Professor Lizbeth Goodman, director of Smartlab Digital Media Institute at the University of East London, has been working on the technology for a serious game project called Lost & Found for "many years." The project was announced as part of the Women in Games 2007 event this week at the University of Wales.
Lost & Found--described as "a portable system to track missing and exploited children (and adults)"--works by using GPS and mapping technology within mobile phones. For example, users can sign up for alerts when someone goes missing in their area, and if they see someone who resembles a missing child, they take a photo, which will alert authorities to the possibility that an abducted child is nearby. The game will also present people with a series of objectives and mobilise groups to block roads and search fields.
Approximately 800,000 children go missing in the US each year, as well as 77,000 in the UK. Current efforts to trace those missing children (as well as adults) are a good start, believes Goodman, but also ultimately forgettable.

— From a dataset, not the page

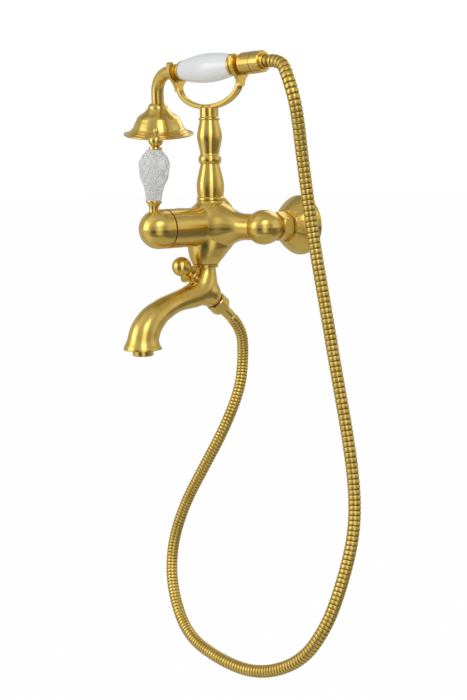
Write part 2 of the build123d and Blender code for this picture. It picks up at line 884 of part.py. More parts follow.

She said, "When you're drinking your milk in the morning, there's always a picture of someone who is missing. But who can remember what the person on your milk carton looks like at the end of a busy day?"
When asked why the project is being classified as a game, Goodman said, "If it's a project that sounds worthy, or that there are cops involved, or that you have to hand over personal data, people aren't interested. But if we let them use an avatar, they're OK with that." The Web site adds, "Participants can see their own input...achieving success in finding lost community members, and [it will] change the nature of play, and the sense of responsibility it entails."
Partners for the Lost & Found project currently include the BBC R&D, Microsoft Research, The UK Serious Crimes Unit, and The National Center for Missing and Exploited Children (US).
When asked about the possibility of privacy concerns and the "Big Brother" issues raised by this kind of technology, Goodman told GameSpot, "Obviously we are very concerned about these issues as well, which is why it's taken so long. Lost & Found is all based on existing technologies. These technologies are already out there, so the way I see it, we may as well use them for good."